February 2010.  She deleted the reference to “by the 14th March 2010” and inserted “by negotiation” but significantly did not take issue with the sum of $34,473.14 demanded at that time.  If there had been an agreement that rent was to be waived one would  have expected  she would  raise it  at  that  time.    The letter  was  also apparently accompanied by a handwritten letter from Ms Zhu of the same date referring to the notice to vacate.  In that letter she expressly stated:

The other term about payment $34,473.14 rent in arrears we are really not able to made enough business to keep up the rent so we can’t do any promise at the moment.   For this shop to keep opening I sold whatever I can sell. house. car – .  I got nothing left.

[34]     Again the opportunity to raise the issue of waiver was there but not taken by Ms Zhu.  This is the type of case contemplated by the English Court of Appeal in Eng Mee Yong v Letchumanan[6] where Ms Zhu’s evidence about the representations are simply not credible and are contrary to contemporaneous documents.  I reject her evidence of waiver.

[6] Eng Mee Yong v Letchumanan [1980] AC 331.

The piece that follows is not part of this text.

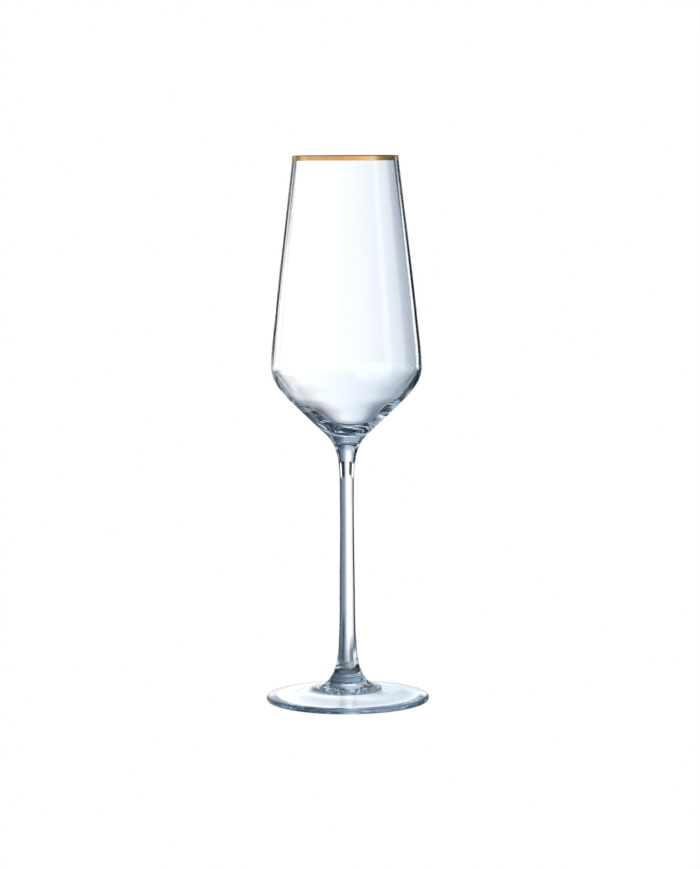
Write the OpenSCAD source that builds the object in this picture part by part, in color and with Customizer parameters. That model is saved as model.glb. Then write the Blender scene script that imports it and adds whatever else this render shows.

[35]     There is no dispute taken with the quantum claimed by Sylvia Park.  There is no explanation given even today by Pearl for non-payment of the rental other than the alleged misrepresentations which, for the above reasons, I have either rejected or Pearl cannot rely on as a matter of law.

[36]     Even today there is no evidence before the Court as to the financial position of Pearl.  Pearl has had the opportunity to put evidence before the Court to satisfy it that it is able to pay its debts.  It has not done so.  In the absence of such evidence

and on the basis of its failure to meet the statutory demand it is presumed to be unable to pay its debts and should be placed into liquidation.

[37]     Pearl of East Limited is placed into liquidation by order of this Court.  The

Official Assignee is appointed liquidator and the time noted is 11.35 a.m.

Costs

[38]     The plaintiff Sylvia Park is entitled to costs and it is to have costs on a 2B

basis for all steps taken throughout the proceeding and on the basis of a half day hearing for today.